In 1541, in the Gilău castle was signed the agreement regarding the unification under the leadership of the Habsburgs of the Hungary Kingdom territories not occupied by the Ottomans. From 1580 the domain had several owners: in 1587 the governor John Ghiczy, in 1597 the bishop of Transylvania Dimitrie Náprágyi, between the years 1600-1603 the owners were Mihai Viteazul, Ștefan Csáky and general Giorgio Basta, in the years 1603-1605 the noble Pancrațiu Sennyei. After sieging the castle in 1605, Prince Ștefan Bocskai also ordered the first inventory of it.

During the reign of Prince Gheorghe Rákóczi I, the castle became a princely residence and was radically modified. In 1663 the Gilău castle and domain was mortgaged to the noble Dionisie Bánffy, Comite of Dăbâca. Between 1704-1705, during the Revolt of the Hungarian Aristocracy, it was damaged.

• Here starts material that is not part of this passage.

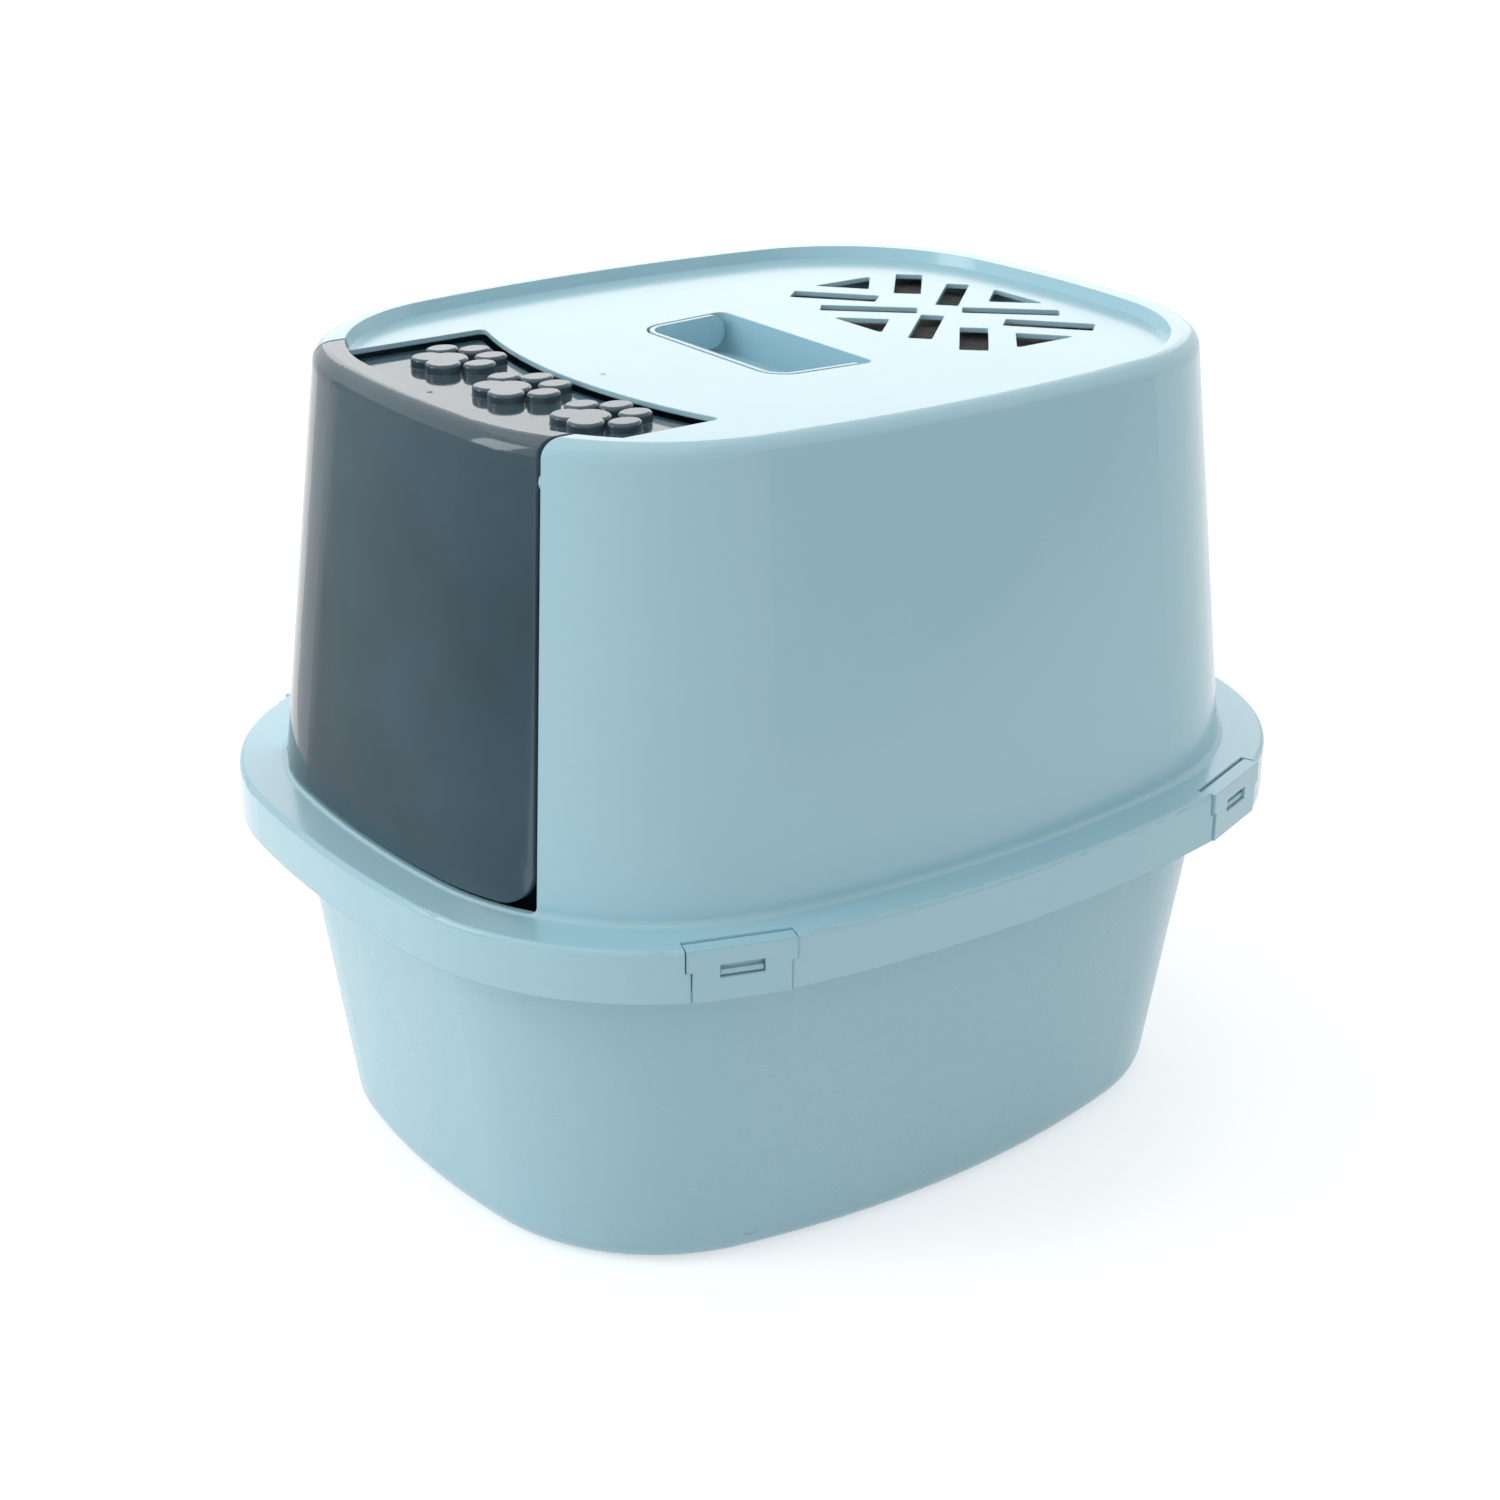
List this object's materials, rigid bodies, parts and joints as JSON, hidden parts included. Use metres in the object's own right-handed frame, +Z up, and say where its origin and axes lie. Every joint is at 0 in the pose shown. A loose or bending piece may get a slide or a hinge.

In 1874 the castle was bought by Bernat Rosenberger. He is responsible for the renovation and reconstruction of the castle after the fire from 1861. In 1911 it was bought by Countess Ecaterina Bánffy. She owned it until its nationalization in 1948. After 1972, the castle was used as a school for disabled children until 2002, when it was returned to the old owner. The current owner renovated the castle through a project with European funding. In the near future, it is planned to rehabilitate the entire domain adjacent to the castle.